I personally cannot think of any reason to choose option 2, although it is theoretically correct. Metrix will allow you a baseline:

baseline kWh = coef1 * # Days

where coef1 is the average kWh/Day for the entire year.

However, if your building is in Sacramento, where you would heat in the winter (with gas) and cool in the summer (with electricity), and you were comparing baseline usage to actual post-retrofit bills, Metrix would find that you save huge amounts of electricity in the winter, and that your building is using more electricity in the summer--all because you are comparing to average usage per day. Your baseline would be the same for January and July, but usage of course would not.

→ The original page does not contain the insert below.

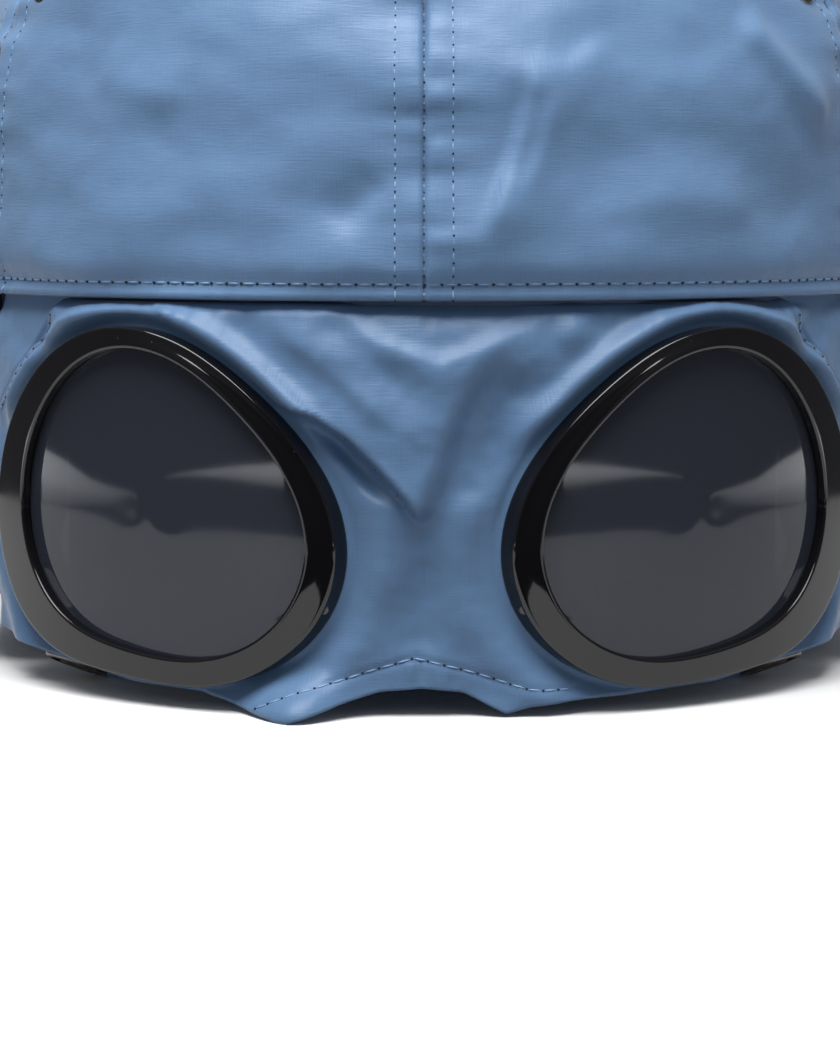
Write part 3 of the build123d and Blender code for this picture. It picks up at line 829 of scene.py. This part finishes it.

If you only give yearly reports, this option may do, but if you give quarterly reports, the reports would mean nothing to the customer, only yearly numbers would be of any value. A report of July-August-September would most likely show that the customer is using more energy in the current period than in the base year. The customer would never know if savings were occurring or not until the end of the year--and all the pluses and minuses are added together.

Note with a baseline dependent only upon number of bill days, gas savings looks high in summer and there is negative savings in the winter.

The third option is the best (when you get bad correlations between weather and usage). The third option involves:

  1. putting the tuning screen into "manual"
  2. zeroing out all coefficients. (make sure you do step a and b for all applicable TOU periods and for demand too, if necessary)
  3. in the modifications view, add a modification
  4. open the modification, and choose the third "specification option"
  5. open "factor history" and make sure that the bottom left hand field corresponding to the 365 days for which you want to bill match. They will by default correspond to the dates chosen in the tuning screen.

The reason I prefer bill matching is precisely the same reason option 2 is not satisfactory. You can compare any month's current and tuning period usage, and will be able to see if your savings is on track or not. A quarterly report actually has value in itself, and the customer will be able to see if you are saving energy or not. Also, this third option is the simplest to explain to the customer.